Backing that up a bit, I appear to be raising several gamer kids, although of distinctly different types.
At some point, we’ve all been Halo fans, and fans of first person shooters in general. Those days are mostly over, I think. We’ve decided we’re not going to bother with the XBox One at this point for a variety of reasons, but the 360 still has a solid place in our entertainment unit. So does the PS3. The Wii (although that’s mostly for Gamecube games, and the Gamecube itself has migrated to my son’s room with an older 360). And the recently acquired Nintendo 64. There are a variety of handheld devices in the house, too. DS and 3DS mostly, but there’s also a game boy and a PSP hanging around, as well as the game potential on several iPods. I won’t rule out a new console in the future, either.
Personally, I’m fairly eclectic in my gaming (surprise!), though that usually means I don’t get really good at any one game. But it’s more about the fun, or with bigger games, the story telling. I’m not competitive, so I don’t need to be better than anyone else at something. I just need to be good enough to watch the story unfold in a reasonable time frame.
But, like I said, the offspring are all different.
Oldest appears to have migrated away from first person shooters of his “youth” to online battle arenas as his primary gaming entertainment. Not exclusively. He has a couple of handheld devices, so he’s never without games, though seems to prefer some of the classic Nintendo varieties. He’s ranked somewhere in the Platinum levels on League of Legends at this point, but plays several others, too. These are mostly too complicated for me to have time for the learning curve at this stage of life, but I like Smite as it gives you the ability to automate certain things to streamline play. We keep saying we should check out War Thunder, but haven’t managed to yet.
Youngest Daughter is a Minecraft fanatic. I admit to having been bitten by this bug (as evidenced by a previous post) and intend to allow myself an account of my own for my fast approaching birthday. She likes the Pokémon type games, too, and has a fairly extensive and eclectic collection of DS games. But Minecraft is her current love and gets the vast majority of her gaming time at the moment. Often hours per day. As many as three people in our house have played Minecraft together at the same time.
Oldest Daughter, on the other hand, is the RPG fan. She does some action-adventure games, too (like having just finished off the entire Assassin’s Creed series), but RPGs tend to hold her interest longer. For solo play, she keeps coming back to Skyrim lately, but we’ve played a couple of multiplayer games together in the last little while: War in the North, and Dungeon Siege III. Two very different games in the same general genre, but both a lot of fun. I think we probably enjoyed War in the North more, as we played through it at every difficulty level building our characters up to game maximum, but our interest did eventually die out.

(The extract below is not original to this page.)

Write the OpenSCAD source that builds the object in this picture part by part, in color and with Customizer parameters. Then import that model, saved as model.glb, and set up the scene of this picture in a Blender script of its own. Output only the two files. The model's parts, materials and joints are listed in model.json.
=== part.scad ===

And that’s the problem right now. We haven’t found another one we can play together. Most of the really good games on the shelf get passed by as single player games. We want something that allows for the two of us to play together, as in at the same time. A lot of game developers seem slow to wake up to the idea that gaming can be social, that it almost has to be and not just in an online, can’t see the other players’ faces, smack talk kind of way. (Which I personally find to be a complete turn off.)
Gaming can be family time.
For me, that’s always what it’s about. Can I play with one or more of my kids? If the answer is no, it’s probably going to stay on the shelf at the store. Now, I recognize that I’m not part of the target market of young men with more money than sense that the video game industry seem to survive on by fleecing on a regular basis. But the thing is, I should be. I have the potential to spend more money on entertaining my family.